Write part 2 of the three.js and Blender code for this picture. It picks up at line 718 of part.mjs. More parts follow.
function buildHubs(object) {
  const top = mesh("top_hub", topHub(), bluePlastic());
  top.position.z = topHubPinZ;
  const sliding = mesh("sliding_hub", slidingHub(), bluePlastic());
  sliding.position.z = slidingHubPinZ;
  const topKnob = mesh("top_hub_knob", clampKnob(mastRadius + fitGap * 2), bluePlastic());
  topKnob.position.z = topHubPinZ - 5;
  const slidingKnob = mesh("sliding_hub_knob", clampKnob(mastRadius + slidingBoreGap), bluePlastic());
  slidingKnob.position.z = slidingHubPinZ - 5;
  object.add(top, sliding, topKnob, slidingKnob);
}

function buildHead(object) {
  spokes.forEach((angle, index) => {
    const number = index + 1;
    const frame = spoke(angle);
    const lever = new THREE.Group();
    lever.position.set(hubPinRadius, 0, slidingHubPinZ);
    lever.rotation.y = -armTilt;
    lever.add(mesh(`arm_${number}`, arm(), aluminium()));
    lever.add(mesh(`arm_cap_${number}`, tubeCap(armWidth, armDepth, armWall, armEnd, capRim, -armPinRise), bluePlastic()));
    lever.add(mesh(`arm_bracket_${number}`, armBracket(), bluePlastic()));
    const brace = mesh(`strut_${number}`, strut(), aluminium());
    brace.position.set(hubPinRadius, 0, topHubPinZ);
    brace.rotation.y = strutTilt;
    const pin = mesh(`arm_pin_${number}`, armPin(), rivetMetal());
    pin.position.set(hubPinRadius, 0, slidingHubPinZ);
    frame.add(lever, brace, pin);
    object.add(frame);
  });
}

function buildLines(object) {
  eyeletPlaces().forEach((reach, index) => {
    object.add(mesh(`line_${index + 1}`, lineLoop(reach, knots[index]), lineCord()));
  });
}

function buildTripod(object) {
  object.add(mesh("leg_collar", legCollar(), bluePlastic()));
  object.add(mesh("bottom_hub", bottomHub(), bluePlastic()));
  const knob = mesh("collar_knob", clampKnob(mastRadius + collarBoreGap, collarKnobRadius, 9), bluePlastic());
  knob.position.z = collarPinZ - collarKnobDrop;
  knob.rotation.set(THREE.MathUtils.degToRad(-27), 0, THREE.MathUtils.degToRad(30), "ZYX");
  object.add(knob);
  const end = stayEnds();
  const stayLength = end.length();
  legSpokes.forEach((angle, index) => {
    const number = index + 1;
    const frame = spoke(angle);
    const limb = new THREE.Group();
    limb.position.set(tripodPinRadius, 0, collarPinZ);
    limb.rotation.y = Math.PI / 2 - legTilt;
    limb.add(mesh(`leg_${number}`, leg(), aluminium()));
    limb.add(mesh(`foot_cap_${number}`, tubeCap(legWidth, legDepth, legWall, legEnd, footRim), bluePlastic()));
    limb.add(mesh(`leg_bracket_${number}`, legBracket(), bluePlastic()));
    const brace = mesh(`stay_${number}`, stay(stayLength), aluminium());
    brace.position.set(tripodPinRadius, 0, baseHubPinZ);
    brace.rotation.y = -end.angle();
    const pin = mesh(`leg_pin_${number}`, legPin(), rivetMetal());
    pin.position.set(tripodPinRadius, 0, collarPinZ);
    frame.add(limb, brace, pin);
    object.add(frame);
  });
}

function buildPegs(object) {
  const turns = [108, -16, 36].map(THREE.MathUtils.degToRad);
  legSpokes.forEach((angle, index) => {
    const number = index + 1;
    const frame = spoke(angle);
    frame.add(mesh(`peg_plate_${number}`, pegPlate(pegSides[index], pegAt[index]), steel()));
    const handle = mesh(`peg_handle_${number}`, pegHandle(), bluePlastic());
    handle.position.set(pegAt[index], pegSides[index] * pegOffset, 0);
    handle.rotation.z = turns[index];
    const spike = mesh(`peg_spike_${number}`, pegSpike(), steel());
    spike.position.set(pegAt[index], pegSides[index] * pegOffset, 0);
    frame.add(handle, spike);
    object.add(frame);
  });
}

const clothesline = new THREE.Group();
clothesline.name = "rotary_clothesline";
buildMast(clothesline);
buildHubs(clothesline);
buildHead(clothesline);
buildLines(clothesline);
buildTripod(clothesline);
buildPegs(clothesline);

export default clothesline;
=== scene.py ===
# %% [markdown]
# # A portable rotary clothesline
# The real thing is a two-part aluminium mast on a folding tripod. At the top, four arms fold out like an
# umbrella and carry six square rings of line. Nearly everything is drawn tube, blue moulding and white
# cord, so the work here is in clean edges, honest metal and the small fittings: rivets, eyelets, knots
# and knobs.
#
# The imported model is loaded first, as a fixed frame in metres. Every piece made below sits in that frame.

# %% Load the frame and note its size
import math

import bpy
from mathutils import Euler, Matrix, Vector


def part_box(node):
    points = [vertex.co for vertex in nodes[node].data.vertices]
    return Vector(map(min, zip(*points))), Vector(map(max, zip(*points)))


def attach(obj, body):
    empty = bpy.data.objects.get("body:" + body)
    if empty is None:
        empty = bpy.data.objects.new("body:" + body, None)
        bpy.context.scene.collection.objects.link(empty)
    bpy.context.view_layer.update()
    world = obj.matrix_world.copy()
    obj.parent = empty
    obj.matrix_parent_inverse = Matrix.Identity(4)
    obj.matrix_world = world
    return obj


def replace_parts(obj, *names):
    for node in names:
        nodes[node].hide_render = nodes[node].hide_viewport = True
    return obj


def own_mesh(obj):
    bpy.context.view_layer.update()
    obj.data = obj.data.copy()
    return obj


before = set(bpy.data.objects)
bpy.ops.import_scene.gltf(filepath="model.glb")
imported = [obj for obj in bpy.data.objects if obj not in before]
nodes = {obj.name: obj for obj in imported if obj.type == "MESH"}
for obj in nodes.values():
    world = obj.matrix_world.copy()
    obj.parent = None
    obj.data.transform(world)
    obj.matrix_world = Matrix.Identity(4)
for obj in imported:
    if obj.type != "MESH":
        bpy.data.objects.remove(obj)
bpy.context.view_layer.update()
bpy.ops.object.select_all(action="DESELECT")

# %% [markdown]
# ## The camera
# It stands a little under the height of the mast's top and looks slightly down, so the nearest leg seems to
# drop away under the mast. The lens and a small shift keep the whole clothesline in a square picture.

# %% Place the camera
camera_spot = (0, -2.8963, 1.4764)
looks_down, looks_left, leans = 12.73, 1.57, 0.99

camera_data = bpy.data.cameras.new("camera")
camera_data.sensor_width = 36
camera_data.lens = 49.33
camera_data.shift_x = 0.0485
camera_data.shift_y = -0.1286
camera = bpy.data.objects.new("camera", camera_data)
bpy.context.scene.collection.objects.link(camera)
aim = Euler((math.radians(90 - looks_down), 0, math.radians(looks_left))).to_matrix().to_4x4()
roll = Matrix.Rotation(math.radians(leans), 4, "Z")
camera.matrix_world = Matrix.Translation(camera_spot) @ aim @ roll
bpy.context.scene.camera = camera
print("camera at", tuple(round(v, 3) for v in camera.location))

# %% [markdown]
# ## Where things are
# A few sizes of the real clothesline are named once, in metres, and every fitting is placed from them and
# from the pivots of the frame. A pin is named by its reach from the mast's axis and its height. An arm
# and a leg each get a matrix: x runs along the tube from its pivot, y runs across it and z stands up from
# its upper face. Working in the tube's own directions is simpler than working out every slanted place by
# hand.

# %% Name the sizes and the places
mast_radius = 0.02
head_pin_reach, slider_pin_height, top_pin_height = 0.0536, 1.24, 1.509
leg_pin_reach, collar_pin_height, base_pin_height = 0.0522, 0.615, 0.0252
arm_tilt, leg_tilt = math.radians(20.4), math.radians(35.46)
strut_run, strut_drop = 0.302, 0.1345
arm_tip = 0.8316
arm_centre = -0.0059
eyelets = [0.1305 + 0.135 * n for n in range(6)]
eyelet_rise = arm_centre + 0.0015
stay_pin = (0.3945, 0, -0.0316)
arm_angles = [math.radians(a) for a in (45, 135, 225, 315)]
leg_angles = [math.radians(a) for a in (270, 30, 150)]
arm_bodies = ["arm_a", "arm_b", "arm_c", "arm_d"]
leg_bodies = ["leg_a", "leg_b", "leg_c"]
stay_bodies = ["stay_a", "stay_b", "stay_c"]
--
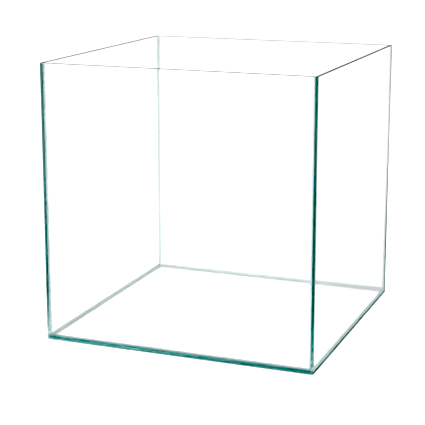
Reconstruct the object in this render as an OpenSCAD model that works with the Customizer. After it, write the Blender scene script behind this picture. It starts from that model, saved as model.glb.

WHAT TO PRODUCE: Write out exactly the lines from the one with "const clothesline = new THREE.Group();" through the one with "zip(*points))), Vector(map(max, zip(*points)))", including both, and no others.

COMPLETE ANSWER:
const clothesline = new THREE.Group();
clothesline.name = "rotary_clothesline";
buildMast(clothesline);
buildHubs(clothesline);
buildHead(clothesline);
buildLines(clothesline);
buildTripod(clothesline);
buildPegs(clothesline);

export default clothesline;
=== scene.py ===
# %% [markdown]
# # A portable rotary clothesline
# The real thing is a two-part aluminium mast on a folding tripod. At the top, four arms fold out like an
# umbrella and carry six square rings of line. Nearly everything is drawn tube, blue moulding and white
# cord, so the work here is in clean edges, honest metal and the small fittings: rivets, eyelets, knots
# and knobs.
#
# The imported model is loaded first, as a fixed frame in metres. Every piece made below sits in that frame.

# %% Load the frame and note its size
import math

import bpy
from mathutils import Euler, Matrix, Vector


def part_box(node):
    points = [vertex.co for vertex in nodes[node].data.vertices]
    return Vector(map(min, zip(*points))), Vector(map(max, zip(*points)))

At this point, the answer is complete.